Setting Corrugated Standards: An Opportunity to Make a Difference

It is impossible to share knowledge without a common language. For the pulp, paper, and corrugated industries, that common language includes meaningful industry standards. As an ANSI-Certified Standards development organization, TAPPI’s peerreviewed standards ensure that products meet recognized best practices and demonstrate how to maximize performance. They spark new ideas and operational methods to improve production.

Despite the important role that standards play, many professionals don’t know how the process works. The truth is, TAPPI members and volunteers themselves are the ones to drive the development of the Standards and TIPs used around the world.

Benjamin Frank, Ph.D., director, Materials Research and Innovation with Packaging Corporation of America, is an acknowledged packaging expert. The former chair of the Corrugated Division’s Fiberboard Shipping Container Testing Committee (Fiscotec) as well as the Quality and Standards Management Committee (Q&SMC), he is actively involved in several Standard Specific Interest Groups (SSIGs) as well as the US Technical Advisory Group (TAG) to the International Standards Organization’s Technical Committee 6 (ISO TC 6). He shares his insights here.

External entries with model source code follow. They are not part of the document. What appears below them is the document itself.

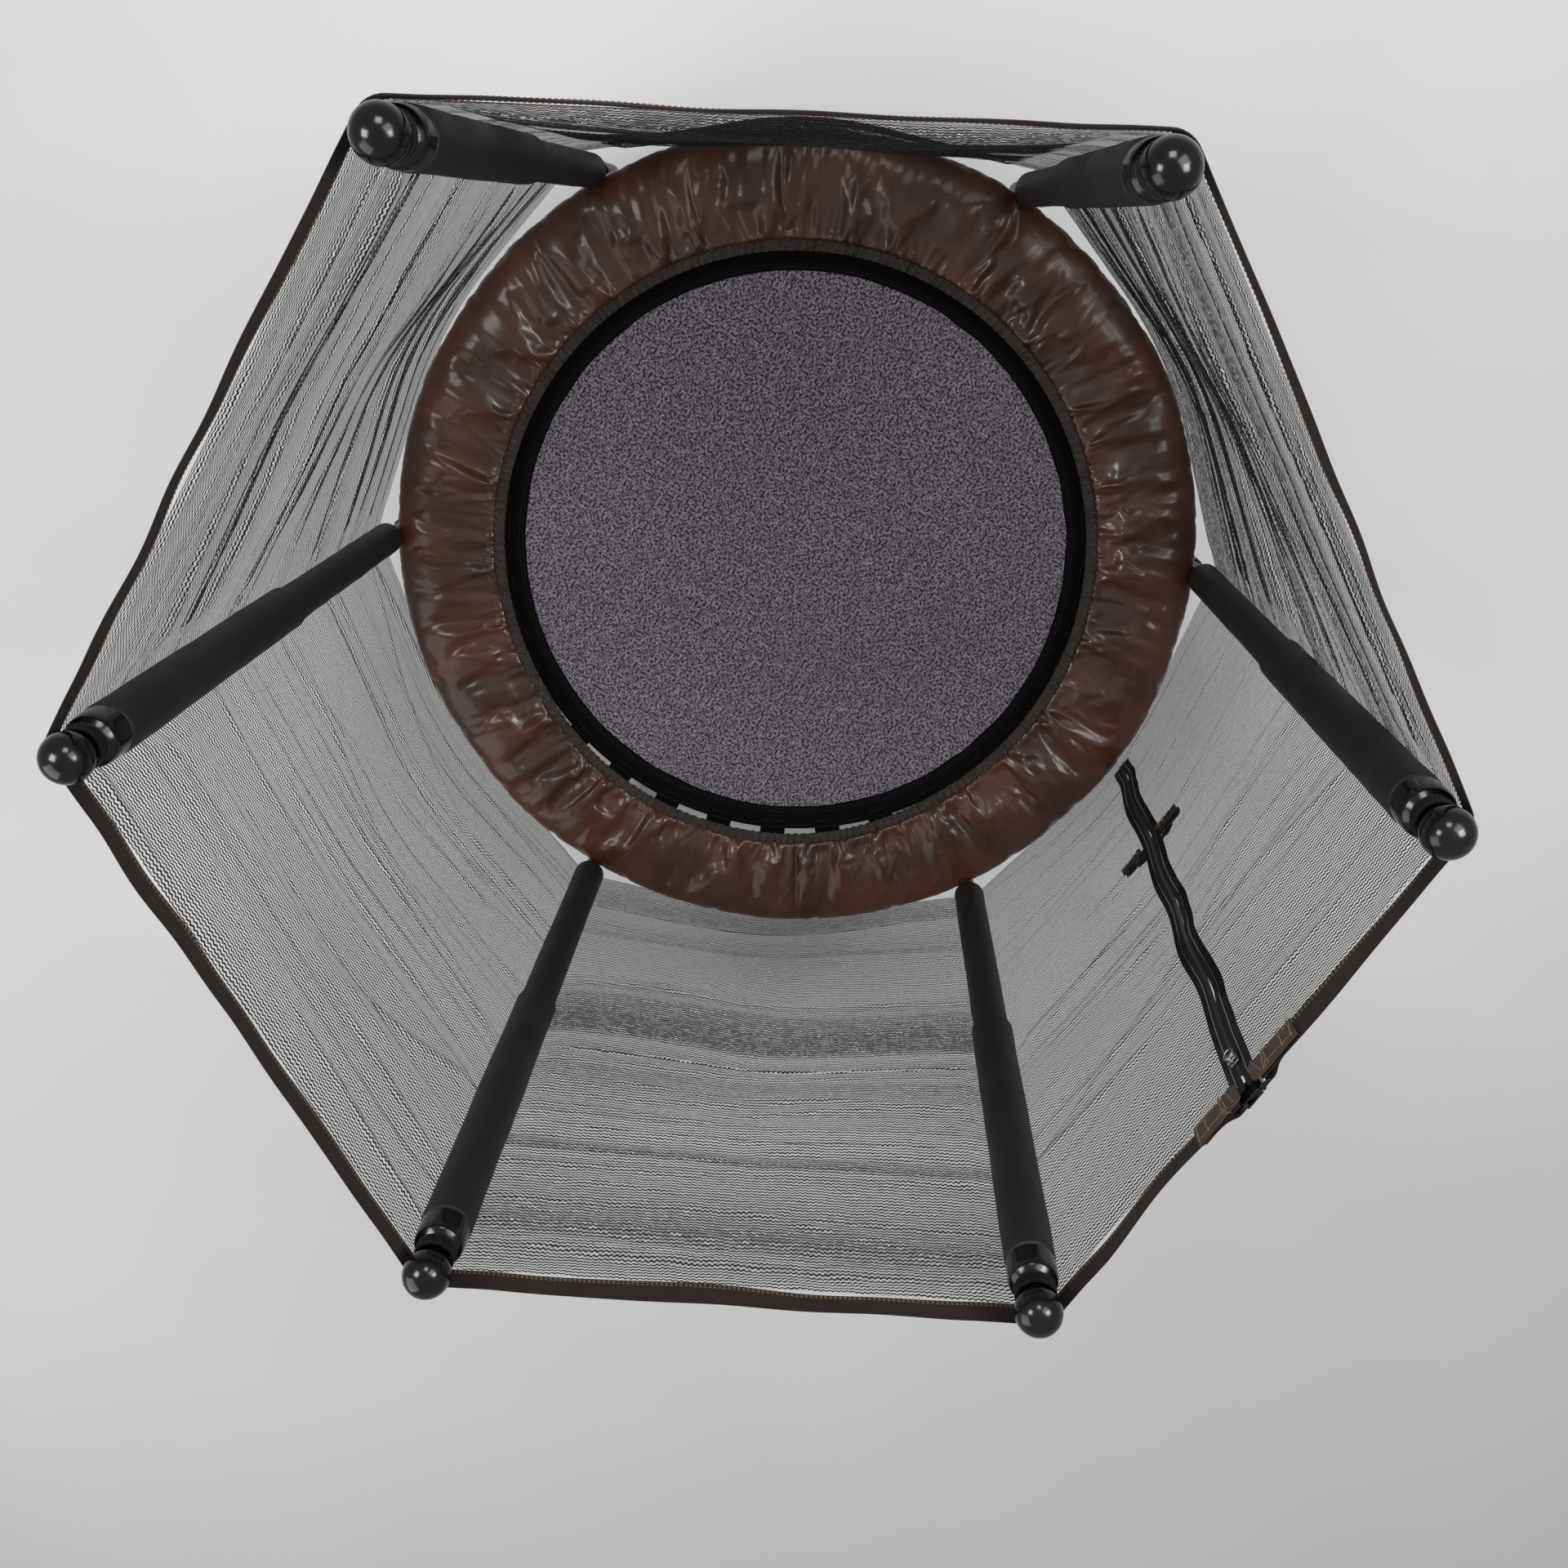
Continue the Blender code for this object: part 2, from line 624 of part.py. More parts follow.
clear_scene()
PARTS = make_collection("mini_trampoline")
GUIDES = make_collection("cutters")
build_frame_sections()
build_legs()
build_poles()
build_bed()
build_springs()
build_rim_pad()
build_net()
build_zip()
build_buckles()
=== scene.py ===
"""Looks of a child's mini trampoline with a six-pole mesh enclosure, around its CAD frame."""
import logging
import math
from collections.abc import Callable, Iterable, Sequence
from dataclasses import dataclass, field
from enum import Enum

import bmesh
import bpy
import numpy as np
from mathutils import Matrix, Vector


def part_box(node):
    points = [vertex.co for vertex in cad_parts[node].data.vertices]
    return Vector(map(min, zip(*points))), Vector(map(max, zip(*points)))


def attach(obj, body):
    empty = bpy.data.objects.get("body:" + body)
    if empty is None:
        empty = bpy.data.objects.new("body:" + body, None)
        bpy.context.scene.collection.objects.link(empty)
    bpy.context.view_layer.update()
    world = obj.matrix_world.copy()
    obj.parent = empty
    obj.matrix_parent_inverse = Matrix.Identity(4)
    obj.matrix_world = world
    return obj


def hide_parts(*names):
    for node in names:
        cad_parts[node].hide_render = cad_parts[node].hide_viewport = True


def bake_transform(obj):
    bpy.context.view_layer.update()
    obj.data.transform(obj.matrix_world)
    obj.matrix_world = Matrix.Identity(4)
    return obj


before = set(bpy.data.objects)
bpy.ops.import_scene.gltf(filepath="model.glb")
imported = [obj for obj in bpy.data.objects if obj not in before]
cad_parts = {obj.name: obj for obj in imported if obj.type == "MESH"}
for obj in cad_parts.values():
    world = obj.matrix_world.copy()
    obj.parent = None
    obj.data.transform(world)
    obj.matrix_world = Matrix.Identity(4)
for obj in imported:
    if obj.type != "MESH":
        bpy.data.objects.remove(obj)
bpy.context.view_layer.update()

Array = np.ndarray
Piece = bpy.types.Object
Socket = bpy.types.NodeSocket
Value = float | tuple | Socket
Colour = tuple[float, float, float, float]

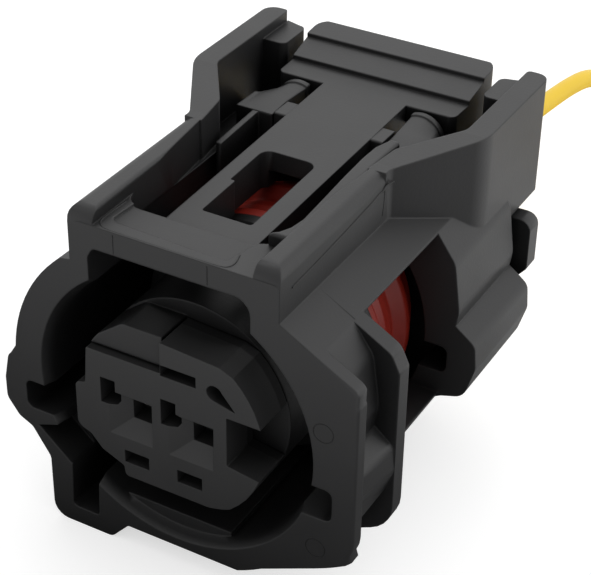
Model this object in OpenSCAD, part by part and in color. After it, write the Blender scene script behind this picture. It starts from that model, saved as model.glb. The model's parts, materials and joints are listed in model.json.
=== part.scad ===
// Two-way sealed wire connector, female half: keyed hood round a socket tower,
// interface seal, front terminal holder, rocking latch lever and two sealed wires.
//
// Frame: origin on the mating axis in the plane of the hood's rim,
// +X to the right seen from the mating side, +Y towards the wires, +Z up.

/* [Hood] */
// Outside radius of the round shell
shell_r = 11.4; // [11.2:0.05:12]
// Wall of the round shell
shell_wall = 1.95; // [1.6:0.05:2.3]
// Depth from the rim to the front of the rear block
window_end = 15.5; // [15:0.1:16]
// Depth from the rim to the back of the second flange
flange_back = 5.5; // [5.2:0.1:6]
// Thickness of the second flange
flange_t = 1.2; // [1:0.1:1.6]
// Half width of the squared side of the flanges
side_x = 12.83; // [12.6:0.01:13.2]
// Depth of the annular space that takes the mating half
socket_depth = 18; // [17.5:0.1:19]

/* [Latch channel] */
// Half width over the guard walls
guard_x = 7.2; // [7:0.05:7.6]
// Thickness of the guard walls
guard_t = 1.73; // [1.4:0.01:1.9]
// Top of the guard walls above the mating axis
guard_top = 12.85; // [12.5:0.05:13.2]
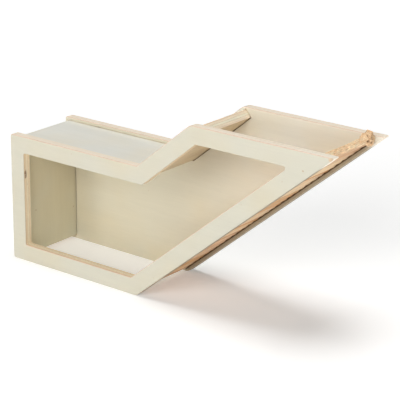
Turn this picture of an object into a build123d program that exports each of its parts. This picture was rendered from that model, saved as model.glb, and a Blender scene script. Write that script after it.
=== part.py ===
from build123d import *
from math import sin, cos, tan, radians
import os

# Burrow-entrance house for small pets: two shaped plywood panels held apart by an end
# wall, a roof board, a shaft board and a ramp of round sticks. No floor and no lid.
# Millimetres. +Z up, +X towards the raised open end, -Y the windowed side.
# The origin is at the middle of the footprint box, on the surface the house stands on.

# ---- overall sizes
overall_length = 416.5       # left edge of the panels to the rounded raised tip
overall_height = 200.0       # bottom edge to the top edge beside the shaft mouth
overall_depth = 98.0         # outer face to outer face of the two panels
chamber_height = 143.2       # height of the low, boxy part
chamber_top_length = 178.8   # top edge of the low part, up to the notch
slope_angle = 39.7           # the shaft's rise, in degrees

# ---- sheets and boards
panel_thickness = 10.0
board_thickness = 10.0
board_margin = 4.2           # boards sit this far inside the panels' edges
window_border = 18.8         # frame left around the window

# ---- housing joints
housing_depth = 3.0          # how far each board and stick goes into a panel
housing_clearance = 0.5      # gap beside a board in its groove
housing_bevel = 0.5          # eased mouth of each groove

# ---- shaft board
shaft_board_reach = 90.0     # from the notch corner to its square-cut upper end

# ---- ramp sticks
stick_diameter = 8.0
stick_gap = 1.23             # space between neighbouring sticks
tenon_clearance = 0.1        # around the top stick's tenons
stick_groove_play = 1.0      # above and below the sticks' ends in their long groove
first_stick_at = 2.3         # along the slope, from the panels' lower corner
top_stick_diameter = 7.2     # the rough stick at the mouth
top_stick_tenon_diameter = 5.0
stick_end_rounding = 0.4

# ---- corners and edges
square_corner_radius = 3.0   # the two left corners
bend_radius = 10.0           # the two wide corners at the slope's ends
notch_radius = 4.0
tip_radius = 0.8
window_corner_radius = 2.0
edge_easing = 0.6            # softened panel edges
board_easing = 0.4


# ---- derived places, measured from the panels' lower left front corner
slope = radians(slope_angle)
along_x, along_z = cos(slope), sin(slope)        # unit step up the slope
tip_shortening = tip_radius * (1 / tan(slope / 2) - 1)  # rounding takes this off the sharp tip
sharp_tip_x = overall_length + tip_shortening
lower_corner_x = sharp_tip_x - overall_height / tan(slope)
crest_x = chamber_top_length + (overall_height - chamber_height) / tan(slope)
gap_between_panels = overall_depth - 2 * panel_thickness
board_length = gap_between_panels + 2 * housing_depth
stick_pitch = stick_diameter + stick_gap
roof_top = chamber_height - board_margin
roof_underside = roof_top - board_thickness

outline = [
    (0.0, 0.0),
    (0.0, chamber_height),
    (chamber_top_length, chamber_height),
    (crest_x, overall_height),
    (sharp_tip_x, overall_height),
    (lower_corner_x, 0.0),
]
outline_radii = [square_corner_radius, square_corner_radius, notch_radius, bend_radius,
                 tip_radius, bend_radius]


def to_row(x, z):
    """Corner-based length and height to the row frame's X and Z."""
    return (x - overall_length / 2, z)


def on_ramp(along, inward):
    """Point measured up the panels' long slanted edge, and inward from it."""
    return (lower_corner_x + along * along_x - inward * along_z,
            along * along_z + inward * along_x)


def on_shaft(along, inward):
    """Point measured up the panels' short slanted edge from the notch, and inward from it."""
    return (chamber_top_length + along * along_x + inward * along_z,
            chamber_height + along * along_z - inward * along_x)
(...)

Paper360°: What would you tell people who have never participated in Standards activities?

FRANK: Jump in! The more people who get involved, the more we can build on what we have, the more likely we are to get Standards correct, and the better off we are in terms of producing Standards that work well.

Even though we all have day jobs, you can be involved with Standards without having to spend hundreds of hours on them. As a Working Group chair, much of the time spent working totals 3-5 hours. I’m sure we all have places in our calendars to do that.

How can someone get started?

Get started by simply reading Standards, joining a Standard-Specific Interest Group (SSIG), and voting on whether you feel Standards as written are appropriate. By surfacing problems, and either getting them corrected or putting bounds on where the Standard is valid, we can find opportunities to build new ones and create fresh ways of identifying, measuring, and working with our materials.

What is the benefit of volunteering to work with Standards?

Working with Standards is one of the most collaborative and scientific things in the industry. It’s satisfying knowing we have done it right. The information we gather, the things we learn, and the way we outline a given Standard helps people understand what they’re doing and why.

Standards also help them get the right answers. Some people do not realize Standards exist, or may be doing testing and not realizing what’s in the Standard. Their results are often different, which brings home the importance of speaking the same language. Those writing Standards invent new words, and people who participate in Working Groups review the Standards, maintaining the dictionary by which we all speak.